The Environmental Protection Agency is close to announcing a new policy that would stop it from relying on scientific research underpinned by confidential data in its rulemaking, according to two sources familiar with the matter.
The measure will be billed by the agency as a way to boost transparency for the benefit of the industries it regulates, according to the sources who asked not to be named. But scientists and former EPA officials worry the move will hamstring the agency’s ability to protect public health by putting key medical and industry data off limits.
EPA Administrator Scott Pruitt, who has been pursuing President Donald Trump’s mission to ease the regulatory burden on business, is expected to unveil the new policy as early as Tuesday afternoon, the sources said.
EPA officials did not respond to requests for comment.
The EPA has for decades relied on scientific research that is rooted in confidential medical and industry data as a basis for its air, water and chemicals rules. While it publishes enormous amounts of research and data to the public, the confidential material is held back.
Business interests have argued the practice is tantamount to writing laws behind closed doors and unfairly prevents them from vetting the research underpinning the EPA’s often costly regulatory requirements. They argue that if the data can’t be published, then the rules should not be adopted.
But ex-EPA officials say the practice is vital.
“Other government agencies also use studies like these to develop policy and regulations, and to buttress and defend rules against legal challenges.

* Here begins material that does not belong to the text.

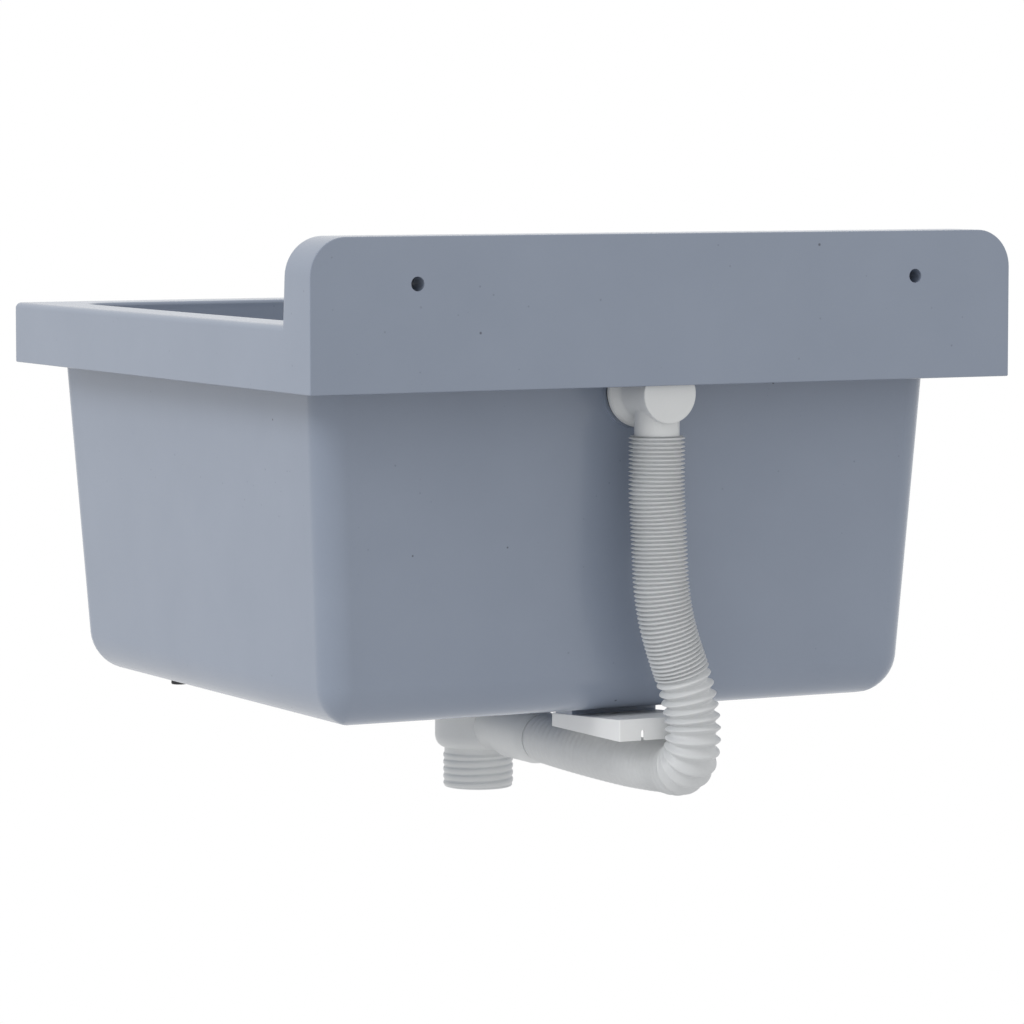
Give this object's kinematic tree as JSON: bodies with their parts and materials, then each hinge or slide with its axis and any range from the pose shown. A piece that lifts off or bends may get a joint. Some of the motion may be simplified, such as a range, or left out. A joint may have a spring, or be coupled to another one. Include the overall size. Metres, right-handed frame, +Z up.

They are, in fact, essential to making sound public policy,” former EPA Administrator Gina McCarthy and former Assistant Administrator for Air and Water Janet McCabe wrote in an op-ed in the New York Times last month.
The new policy would be based on proposed legislation spearheaded by House Science Chairman Lamar Smith, a Republican from Texas who denies mainstream climate change science. Emails obtained through a public records request last week showed Smith or his staff met with Pruitt’s staff in recent months to craft the policy. Those emails also showed that Pruitt’s staff grappled with the possibility the policy would complicate things for the chemicals industry, which submits reams of confidential data to EPA regulatory programs.
An official for Smith’s office did not provide comment.